▶ **Directions**
Give the data again exactly, from its opening line through the line in which "return made.outputs[1 if" appears.

▶ **Data segment**

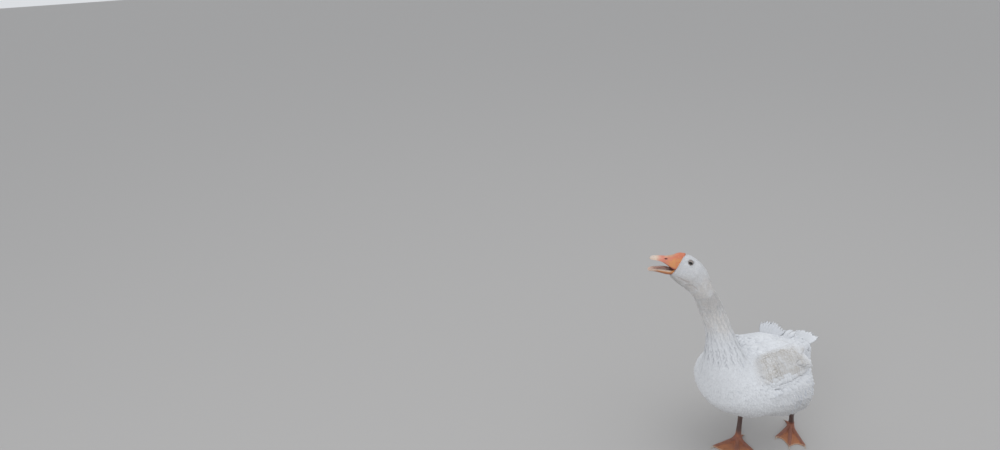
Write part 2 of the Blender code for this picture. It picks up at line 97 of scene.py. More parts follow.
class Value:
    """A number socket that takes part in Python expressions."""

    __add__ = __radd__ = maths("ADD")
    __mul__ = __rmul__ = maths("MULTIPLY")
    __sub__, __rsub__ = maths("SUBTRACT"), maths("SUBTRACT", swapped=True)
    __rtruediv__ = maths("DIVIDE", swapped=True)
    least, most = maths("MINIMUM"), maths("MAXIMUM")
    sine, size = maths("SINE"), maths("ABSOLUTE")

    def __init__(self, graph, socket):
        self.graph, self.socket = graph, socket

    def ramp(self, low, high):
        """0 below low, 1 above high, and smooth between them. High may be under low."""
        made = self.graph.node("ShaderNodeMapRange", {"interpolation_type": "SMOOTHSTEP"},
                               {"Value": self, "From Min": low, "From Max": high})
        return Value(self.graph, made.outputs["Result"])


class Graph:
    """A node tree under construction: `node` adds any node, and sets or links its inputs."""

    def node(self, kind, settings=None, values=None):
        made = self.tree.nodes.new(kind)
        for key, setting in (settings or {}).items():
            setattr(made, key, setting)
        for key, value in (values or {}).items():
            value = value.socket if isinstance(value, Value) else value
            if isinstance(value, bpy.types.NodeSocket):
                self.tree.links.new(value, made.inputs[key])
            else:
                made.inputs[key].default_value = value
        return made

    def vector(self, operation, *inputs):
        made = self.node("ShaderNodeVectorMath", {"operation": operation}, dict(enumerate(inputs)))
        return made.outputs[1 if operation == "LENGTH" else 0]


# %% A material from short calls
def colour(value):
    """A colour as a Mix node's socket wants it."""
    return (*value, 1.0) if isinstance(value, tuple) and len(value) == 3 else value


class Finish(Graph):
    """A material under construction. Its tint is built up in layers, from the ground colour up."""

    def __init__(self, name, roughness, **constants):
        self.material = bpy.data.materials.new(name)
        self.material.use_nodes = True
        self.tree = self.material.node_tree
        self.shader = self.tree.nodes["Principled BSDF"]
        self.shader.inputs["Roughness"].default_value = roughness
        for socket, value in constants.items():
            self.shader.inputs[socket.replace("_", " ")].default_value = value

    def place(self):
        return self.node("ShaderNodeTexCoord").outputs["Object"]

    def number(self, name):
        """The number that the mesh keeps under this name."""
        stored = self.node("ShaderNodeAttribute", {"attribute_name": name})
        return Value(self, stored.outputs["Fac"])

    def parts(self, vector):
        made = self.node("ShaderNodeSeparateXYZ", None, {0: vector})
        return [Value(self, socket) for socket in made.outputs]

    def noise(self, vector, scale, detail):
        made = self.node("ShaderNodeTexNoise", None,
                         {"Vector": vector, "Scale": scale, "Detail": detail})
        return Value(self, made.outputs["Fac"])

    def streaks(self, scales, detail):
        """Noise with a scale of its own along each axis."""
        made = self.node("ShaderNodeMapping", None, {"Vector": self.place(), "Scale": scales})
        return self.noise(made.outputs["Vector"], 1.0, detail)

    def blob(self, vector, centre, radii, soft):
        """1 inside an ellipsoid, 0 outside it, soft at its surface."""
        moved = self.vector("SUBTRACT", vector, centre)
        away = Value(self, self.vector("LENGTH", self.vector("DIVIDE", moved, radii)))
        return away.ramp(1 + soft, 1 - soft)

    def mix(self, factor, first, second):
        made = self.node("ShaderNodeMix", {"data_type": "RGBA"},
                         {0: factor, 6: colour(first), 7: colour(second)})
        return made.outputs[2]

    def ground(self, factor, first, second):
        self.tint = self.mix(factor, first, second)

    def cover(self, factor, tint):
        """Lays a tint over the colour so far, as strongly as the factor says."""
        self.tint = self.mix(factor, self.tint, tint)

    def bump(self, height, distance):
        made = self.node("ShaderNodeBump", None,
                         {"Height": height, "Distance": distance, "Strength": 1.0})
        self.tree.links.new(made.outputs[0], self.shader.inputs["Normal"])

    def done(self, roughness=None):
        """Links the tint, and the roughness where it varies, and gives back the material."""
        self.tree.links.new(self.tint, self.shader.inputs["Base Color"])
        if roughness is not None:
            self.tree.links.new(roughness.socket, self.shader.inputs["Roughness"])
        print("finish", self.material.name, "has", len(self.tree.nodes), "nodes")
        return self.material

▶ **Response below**
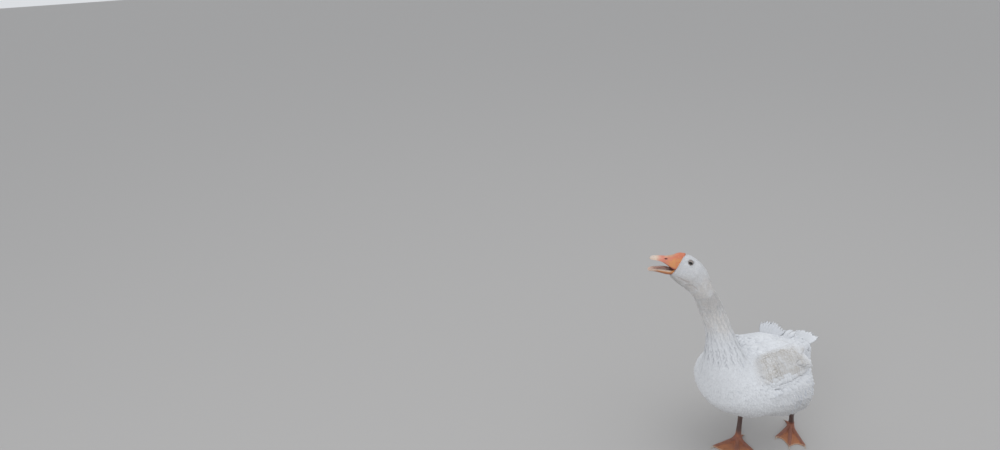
Write part 2 of the Blender code for this picture. It picks up at line 97 of scene.py. More parts follow.
class Value:
    """A number socket that takes part in Python expressions."""

    __add__ = __radd__ = maths("ADD")
    __mul__ = __rmul__ = maths("MULTIPLY")
    __sub__, __rsub__ = maths("SUBTRACT"), maths("SUBTRACT", swapped=True)
    __rtruediv__ = maths("DIVIDE", swapped=True)
    least, most = maths("MINIMUM"), maths("MAXIMUM")
    sine, size = maths("SINE"), maths("ABSOLUTE")

    def __init__(self, graph, socket):
        self.graph, self.socket = graph, socket

    def ramp(self, low, high):
        """0 below low, 1 above high, and smooth between them. High may be under low."""
        made = self.graph.node("ShaderNodeMapRange", {"interpolation_type": "SMOOTHSTEP"},
                               {"Value": self, "From Min": low, "From Max": high})
        return Value(self.graph, made.outputs["Result"])


class Graph:
    """A node tree under construction: `node` adds any node, and sets or links its inputs."""

    def node(self, kind, settings=None, values=None):
        made = self.tree.nodes.new(kind)
        for key, setting in (settings or {}).items():
            setattr(made, key, setting)
        for key, value in (values or {}).items():
            value = value.socket if isinstance(value, Value) else value
            if isinstance(value, bpy.types.NodeSocket):
                self.tree.links.new(value, made.inputs[key])
            else:
                made.inputs[key].default_value = value
        return made

    def vector(self, operation, *inputs):
        made = self.node("ShaderNodeVectorMath", {"operation": operation}, dict(enumerate(inputs)))
        return made.outputs[1 if operation == "LENGTH" else 0]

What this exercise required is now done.